** Collected data **
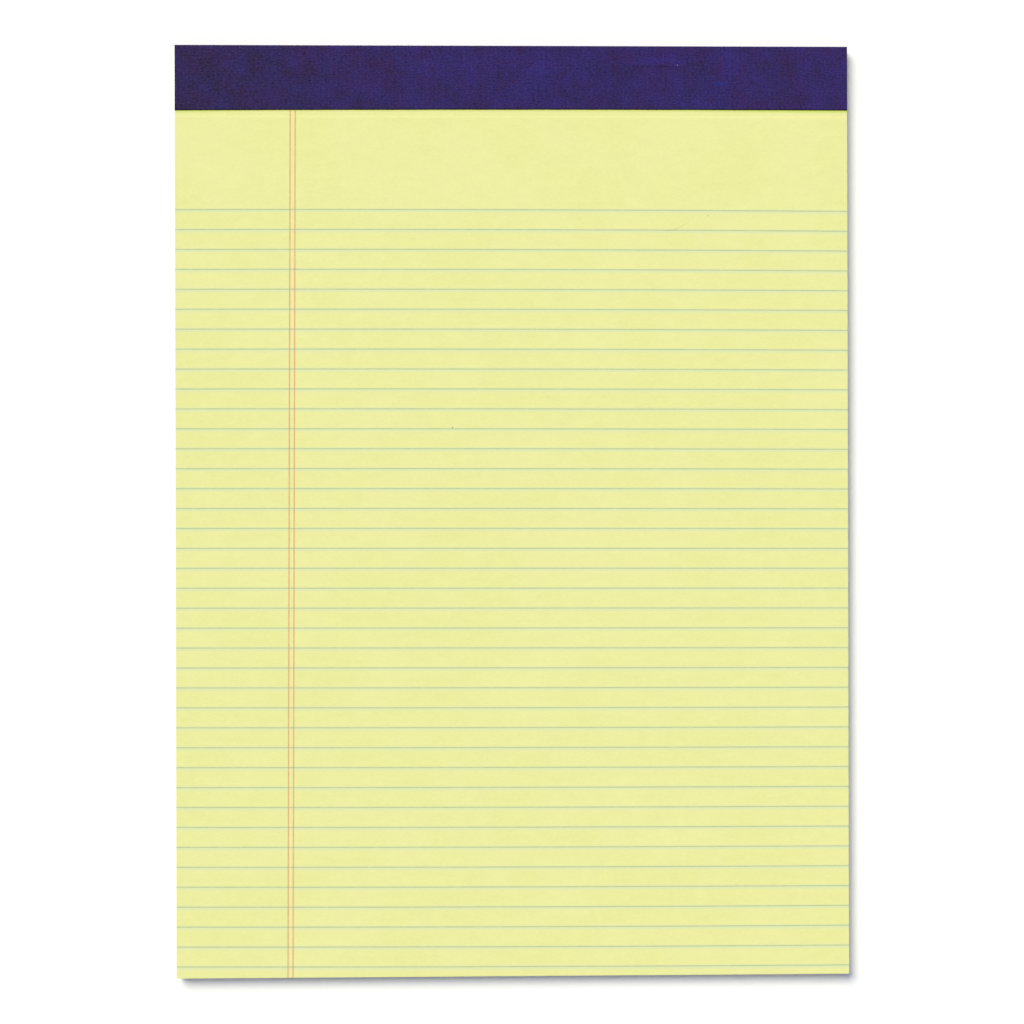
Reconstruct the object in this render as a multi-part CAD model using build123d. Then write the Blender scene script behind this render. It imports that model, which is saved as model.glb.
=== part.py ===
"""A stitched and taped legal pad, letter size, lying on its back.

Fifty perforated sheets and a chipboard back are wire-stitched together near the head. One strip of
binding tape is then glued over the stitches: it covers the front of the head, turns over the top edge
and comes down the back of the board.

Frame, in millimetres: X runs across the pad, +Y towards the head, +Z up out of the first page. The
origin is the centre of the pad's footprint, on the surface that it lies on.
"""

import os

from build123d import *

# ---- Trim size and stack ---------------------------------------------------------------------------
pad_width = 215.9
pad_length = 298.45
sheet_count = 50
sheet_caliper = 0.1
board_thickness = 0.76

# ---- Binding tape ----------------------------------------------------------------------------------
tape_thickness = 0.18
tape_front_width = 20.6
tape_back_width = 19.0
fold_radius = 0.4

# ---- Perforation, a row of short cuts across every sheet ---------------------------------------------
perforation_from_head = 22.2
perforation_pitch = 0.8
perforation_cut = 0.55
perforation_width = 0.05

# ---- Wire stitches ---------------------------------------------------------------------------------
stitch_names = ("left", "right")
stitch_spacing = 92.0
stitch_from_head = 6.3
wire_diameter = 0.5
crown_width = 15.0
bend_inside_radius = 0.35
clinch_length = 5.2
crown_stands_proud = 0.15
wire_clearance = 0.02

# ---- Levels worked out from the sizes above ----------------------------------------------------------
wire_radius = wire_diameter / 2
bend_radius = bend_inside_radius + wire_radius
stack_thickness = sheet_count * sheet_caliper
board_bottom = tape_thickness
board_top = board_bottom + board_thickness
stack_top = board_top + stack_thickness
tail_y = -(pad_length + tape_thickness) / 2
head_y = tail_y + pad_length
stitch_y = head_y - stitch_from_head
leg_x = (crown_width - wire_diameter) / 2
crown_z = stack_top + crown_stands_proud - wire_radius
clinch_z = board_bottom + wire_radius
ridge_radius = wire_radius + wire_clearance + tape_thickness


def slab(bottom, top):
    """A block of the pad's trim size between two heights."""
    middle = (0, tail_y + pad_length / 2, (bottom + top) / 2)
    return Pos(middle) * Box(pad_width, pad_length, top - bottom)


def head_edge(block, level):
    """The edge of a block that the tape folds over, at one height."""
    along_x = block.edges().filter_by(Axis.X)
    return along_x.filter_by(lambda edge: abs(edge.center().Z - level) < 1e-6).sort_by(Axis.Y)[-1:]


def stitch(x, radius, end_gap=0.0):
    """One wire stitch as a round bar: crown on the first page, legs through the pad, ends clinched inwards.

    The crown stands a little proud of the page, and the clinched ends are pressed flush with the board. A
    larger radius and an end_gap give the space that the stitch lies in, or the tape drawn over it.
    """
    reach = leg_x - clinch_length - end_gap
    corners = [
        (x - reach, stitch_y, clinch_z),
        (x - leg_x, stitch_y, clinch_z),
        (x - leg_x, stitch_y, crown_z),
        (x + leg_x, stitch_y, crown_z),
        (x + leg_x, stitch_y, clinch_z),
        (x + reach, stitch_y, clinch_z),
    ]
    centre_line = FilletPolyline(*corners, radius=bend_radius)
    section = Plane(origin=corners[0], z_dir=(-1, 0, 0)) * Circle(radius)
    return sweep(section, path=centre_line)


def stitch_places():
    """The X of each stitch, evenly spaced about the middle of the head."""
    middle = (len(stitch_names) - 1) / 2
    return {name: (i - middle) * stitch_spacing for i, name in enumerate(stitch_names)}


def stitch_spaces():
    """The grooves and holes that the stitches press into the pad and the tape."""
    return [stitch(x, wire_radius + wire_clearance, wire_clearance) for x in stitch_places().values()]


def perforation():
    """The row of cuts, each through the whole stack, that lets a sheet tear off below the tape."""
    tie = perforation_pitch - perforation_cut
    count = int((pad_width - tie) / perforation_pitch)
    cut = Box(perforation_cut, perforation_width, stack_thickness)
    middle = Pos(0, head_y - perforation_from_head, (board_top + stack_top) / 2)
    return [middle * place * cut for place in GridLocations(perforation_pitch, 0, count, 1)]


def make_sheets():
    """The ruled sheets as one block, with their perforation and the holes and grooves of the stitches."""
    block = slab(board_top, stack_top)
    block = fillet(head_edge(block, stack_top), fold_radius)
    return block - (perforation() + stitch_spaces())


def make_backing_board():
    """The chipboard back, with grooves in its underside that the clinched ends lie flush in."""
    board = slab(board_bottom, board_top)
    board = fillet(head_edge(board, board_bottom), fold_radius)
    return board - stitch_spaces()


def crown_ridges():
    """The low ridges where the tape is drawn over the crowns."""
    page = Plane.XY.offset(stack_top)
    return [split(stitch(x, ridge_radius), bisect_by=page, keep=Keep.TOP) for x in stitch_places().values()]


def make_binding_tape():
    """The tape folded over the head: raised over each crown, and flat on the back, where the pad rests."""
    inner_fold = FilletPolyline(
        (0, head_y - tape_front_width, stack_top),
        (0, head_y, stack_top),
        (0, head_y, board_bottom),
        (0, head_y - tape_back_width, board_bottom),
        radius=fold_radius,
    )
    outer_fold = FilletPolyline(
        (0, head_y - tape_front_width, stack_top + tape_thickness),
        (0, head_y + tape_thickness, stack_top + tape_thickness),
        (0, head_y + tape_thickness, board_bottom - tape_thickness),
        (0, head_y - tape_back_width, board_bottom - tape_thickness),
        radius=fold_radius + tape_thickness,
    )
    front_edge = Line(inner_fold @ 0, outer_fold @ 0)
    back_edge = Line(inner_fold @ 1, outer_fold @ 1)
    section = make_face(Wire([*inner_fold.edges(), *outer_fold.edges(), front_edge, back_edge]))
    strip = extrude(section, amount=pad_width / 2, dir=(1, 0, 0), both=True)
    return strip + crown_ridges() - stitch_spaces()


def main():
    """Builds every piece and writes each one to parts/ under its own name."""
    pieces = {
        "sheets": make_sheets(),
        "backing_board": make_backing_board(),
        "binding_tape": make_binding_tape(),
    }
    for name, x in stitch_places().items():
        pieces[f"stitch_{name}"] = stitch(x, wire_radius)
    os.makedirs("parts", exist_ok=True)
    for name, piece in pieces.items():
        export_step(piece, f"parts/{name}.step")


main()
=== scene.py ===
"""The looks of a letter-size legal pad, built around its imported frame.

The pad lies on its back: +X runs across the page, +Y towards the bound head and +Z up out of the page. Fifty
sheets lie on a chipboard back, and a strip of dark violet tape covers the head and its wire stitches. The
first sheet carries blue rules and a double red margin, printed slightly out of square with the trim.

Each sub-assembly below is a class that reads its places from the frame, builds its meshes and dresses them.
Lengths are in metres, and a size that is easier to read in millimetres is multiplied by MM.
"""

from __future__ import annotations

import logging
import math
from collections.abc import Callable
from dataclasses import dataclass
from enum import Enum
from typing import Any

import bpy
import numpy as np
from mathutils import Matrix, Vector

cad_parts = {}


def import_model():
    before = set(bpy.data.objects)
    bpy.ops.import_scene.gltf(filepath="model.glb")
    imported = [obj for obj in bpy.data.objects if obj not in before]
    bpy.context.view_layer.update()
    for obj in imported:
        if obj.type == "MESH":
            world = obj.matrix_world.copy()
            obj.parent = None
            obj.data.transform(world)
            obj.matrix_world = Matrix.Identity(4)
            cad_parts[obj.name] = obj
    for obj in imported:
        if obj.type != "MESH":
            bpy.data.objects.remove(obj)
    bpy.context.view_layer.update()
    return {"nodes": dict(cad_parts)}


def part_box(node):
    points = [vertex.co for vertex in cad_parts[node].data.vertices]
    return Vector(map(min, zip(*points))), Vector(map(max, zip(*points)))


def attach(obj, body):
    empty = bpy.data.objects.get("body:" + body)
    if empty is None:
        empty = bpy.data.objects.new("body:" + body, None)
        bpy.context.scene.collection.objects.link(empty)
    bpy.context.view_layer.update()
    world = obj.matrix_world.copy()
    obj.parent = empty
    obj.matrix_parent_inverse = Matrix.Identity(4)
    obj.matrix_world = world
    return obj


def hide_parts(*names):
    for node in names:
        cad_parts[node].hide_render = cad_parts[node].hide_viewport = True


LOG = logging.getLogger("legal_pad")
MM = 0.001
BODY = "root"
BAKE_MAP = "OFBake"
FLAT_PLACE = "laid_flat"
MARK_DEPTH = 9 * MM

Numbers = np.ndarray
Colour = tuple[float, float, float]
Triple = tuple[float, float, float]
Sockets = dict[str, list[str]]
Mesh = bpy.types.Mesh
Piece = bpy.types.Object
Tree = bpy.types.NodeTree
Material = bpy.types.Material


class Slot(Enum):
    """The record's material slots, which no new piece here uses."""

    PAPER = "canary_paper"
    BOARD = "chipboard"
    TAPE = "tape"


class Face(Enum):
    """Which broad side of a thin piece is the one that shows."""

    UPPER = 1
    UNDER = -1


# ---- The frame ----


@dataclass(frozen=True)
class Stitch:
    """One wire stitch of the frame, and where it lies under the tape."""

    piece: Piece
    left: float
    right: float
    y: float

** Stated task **
Write the lines again exactly, beginning at the line that has "for name, x" and stopping after the line that has "obj.matrix_parent_inverse = Matrix.Identity(4)"; include no other lines.

** Answer to this task **
    for name, x in stitch_places().items():
        pieces[f"stitch_{name}"] = stitch(x, wire_radius)
    os.makedirs("parts", exist_ok=True)
    for name, piece in pieces.items():
        export_step(piece, f"parts/{name}.step")


main()
=== scene.py ===
"""The looks of a letter-size legal pad, built around its imported frame.

The pad lies on its back: +X runs across the page, +Y towards the bound head and +Z up out of the page. Fifty
sheets lie on a chipboard back, and a strip of dark violet tape covers the head and its wire stitches. The
first sheet carries blue rules and a double red margin, printed slightly out of square with the trim.

Each sub-assembly below is a class that reads its places from the frame, builds its meshes and dresses them.
Lengths are in metres, and a size that is easier to read in millimetres is multiplied by MM.
"""

from __future__ import annotations

import logging
import math
from collections.abc import Callable
from dataclasses import dataclass
from enum import Enum
from typing import Any

import bpy
import numpy as np
from mathutils import Matrix, Vector

cad_parts = {}


def import_model():
    before = set(bpy.data.objects)
    bpy.ops.import_scene.gltf(filepath="model.glb")
    imported = [obj for obj in bpy.data.objects if obj not in before]
    bpy.context.view_layer.update()
    for obj in imported:
        if obj.type == "MESH":
            world = obj.matrix_world.copy()
            obj.parent = None
            obj.data.transform(world)
            obj.matrix_world = Matrix.Identity(4)
            cad_parts[obj.name] = obj
    for obj in imported:
        if obj.type != "MESH":
            bpy.data.objects.remove(obj)
    bpy.context.view_layer.update()
    return {"nodes": dict(cad_parts)}


def part_box(node):
    points = [vertex.co for vertex in cad_parts[node].data.vertices]
    return Vector(map(min, zip(*points))), Vector(map(max, zip(*points)))


def attach(obj, body):
    empty = bpy.data.objects.get("body:" + body)
    if empty is None:
        empty = bpy.data.objects.new("body:" + body, None)
        bpy.context.scene.collection.objects.link(empty)
    bpy.context.view_layer.update()
    world = obj.matrix_world.copy()
    obj.parent = empty
    obj.matrix_parent_inverse = Matrix.Identity(4)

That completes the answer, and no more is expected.